On 18 September 2014, the people of Scotland voted against independence in a referendum by 55.3% to 44.7%. Shortly after the outcome of the vote was announced, the Prime Minister, David Cameron, stated that the "question of English votes for English laws – the so-called West Lothian question – requires a decisive answer." He announced the appointment of Lord Smith to lead a commission to develop proposals for constitutional reform to be included in a Bill to be published in January 2015. Labour refused to engage in cross party discussions about the issue.

==Legislative grand committees (2015–2021)==

The governance of England featured in the 2015 general election manifestos of the three main political parties in England. The Conservative manifesto supported the idea of "English Votes for English Laws", with England-only legislation requiring approval from a Legislative Grand Committee prior to its Third Reading. In the case of legislation applying to both England and Wales, or to England, Wales and Northern Ireland, the Legislative Grand Committee would consist of MPs from both England and Wales or England, Wales and Northern Ireland. It proposed a separate English rate of Income Tax and rejected regional governance in England.

The Labour Party manifesto stated that it was time to "consider how English MPs can have a greater role in scrutiny of legislation that only affects England" and suggested that an English Grand Committee stage for legislation could be considered. The Liberal Democrat manifesto proposed that England-only legislation be considered by a committee of MPs with membership based on share of the vote in England. It proposed a system of "Devolution on Demand" where councils or groups of councils could request further powers from Central Government. It supported the principle of an assembly for Cornwall.

The Conservatives won an overall majority in the election and formed the government of the United Kingdom. On 2 July 2015, Chris Grayling, Leader of the House of Commons, announced proposals to change standing orders to give MPs representing English constituencies a new "veto" over laws only affecting England. On 9 July 2015, Grayling said that, following two days of debate in July, a final set of standing orders would be tabled and voted on after the summer recess. Labour said the "reckless and shoddy" plans had descended into "chaos" while the SNP said it was a "shambles". The new procedures were approved by a Commons vote in October 2015 and used for the first time in the House of Commons in January 2016.

The revised process was:

- The Speaker judged which parts of a bill related to just England, or England and Wales
- An England-only committee stage considered bills deemed "England-only in their entirety"
- Membership of this committee reflected the number of MPs each party had in England
- Where sections of legislation related only to England, England and Wales, or England Wales and Northern Ireland, the agreement of a Legislative Grand Committee composed of all English, English and Welsh or English, Welsh and Northern Irish MPs was required

In November 2016 the Centre on Constitutional Change published a report on the operation of the procedures during their first year, arguing that EVEL had avoided many of the problems predicted by its critics and recommending some improvements. As a result of the 2017 general election, the Conservative Party lost its House of Commons majority, but had a majority of 60 on English issues. The Conservatives later regained a majority of 81 seats in the 2019 general election, at the same time winning 345 out of the 533 seats in England.

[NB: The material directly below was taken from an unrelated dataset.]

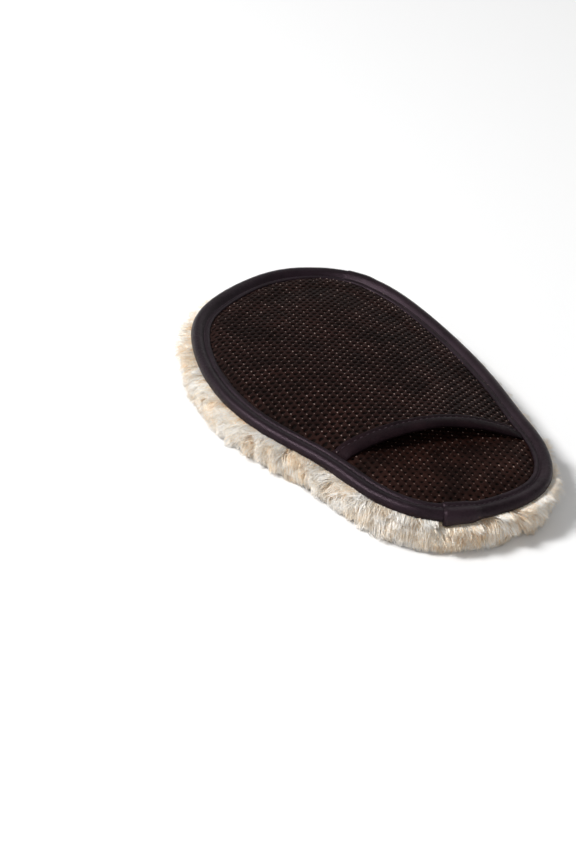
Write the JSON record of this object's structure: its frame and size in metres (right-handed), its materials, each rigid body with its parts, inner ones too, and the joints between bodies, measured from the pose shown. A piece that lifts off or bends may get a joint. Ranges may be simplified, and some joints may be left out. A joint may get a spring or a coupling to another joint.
{
  "type": "wash mitt",
  "caption": "Sole-shaped wash mitt: deep cream pile on one side, a domed mesh hand pocket with an arched mouth on the other, bound round the edge.",
  "frame": {"origin": "centre of the mitt's outline on the surface that the pile rests on", "axes": "+Y from the cuff to the finger end, +X to the right as seen from the mesh side, +Z from the pile to the mesh"},
  "size_m": [0.1602, 0.253, 0.0332],
  "materials": {
    "wool": "long soft cream pile with tan roots",
    "knit": "cream knitted backing",
    "sponge": "thin open sponge",
    "palm_mesh": "dark brown spacer mesh, fine cells",
    "back_mesh": "dark brown spacer mesh, open staggered cells",
    "tape": "satin dark purple-brown binding tape",
    "thread": "dark sewing thread"
  },
  "bodies": {
    "mitt": {"wool_pile": "wool", "pile_backing": "knit", "sponge_pad": "sponge", "palm_mesh": "palm_mesh", "edge_binding_left": "tape", "edge_binding_right": "tape", "edge_thread": "thread", "edge_bobbin_thread": "thread"},
    "cover": {"back_mesh": "back_mesh", "mouth_binding": "tape", "mouth_thread": "thread", "mouth_bobbin_thread": "thread"}
  },
  "joints": [
    {"name": "pocket_lift", "type": "hinge", "parent": "mitt", "child": "cover", "pos_m": [0, 0.11027, 0.0205], "axis": [-1, 0, 0], "range_deg": [0, 8]}
  ]
}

Use of the EVEL mechanism was suspended in April 2020 to streamline parliamentary procedures during the COVID-19 pandemic. In June 2021 Michael Gove, the Minister for the Cabinet Office, speaking to The Times newspaper proposed abolition of the EVEL mechanism, saying: "Ultimately, it's a convention which arose out of a set of circumstances after the 2014 referendum, where you had a coalition government... We’ve moved on now."

On 13 July 2021, the House of Commons approved the government's motion to abolish the legislative grand committees, with the government claiming this would remove unnecessary complication. Although Labour welcomed the move, some Conservative backbenchers expressed concern that this simply recreated the previous problem.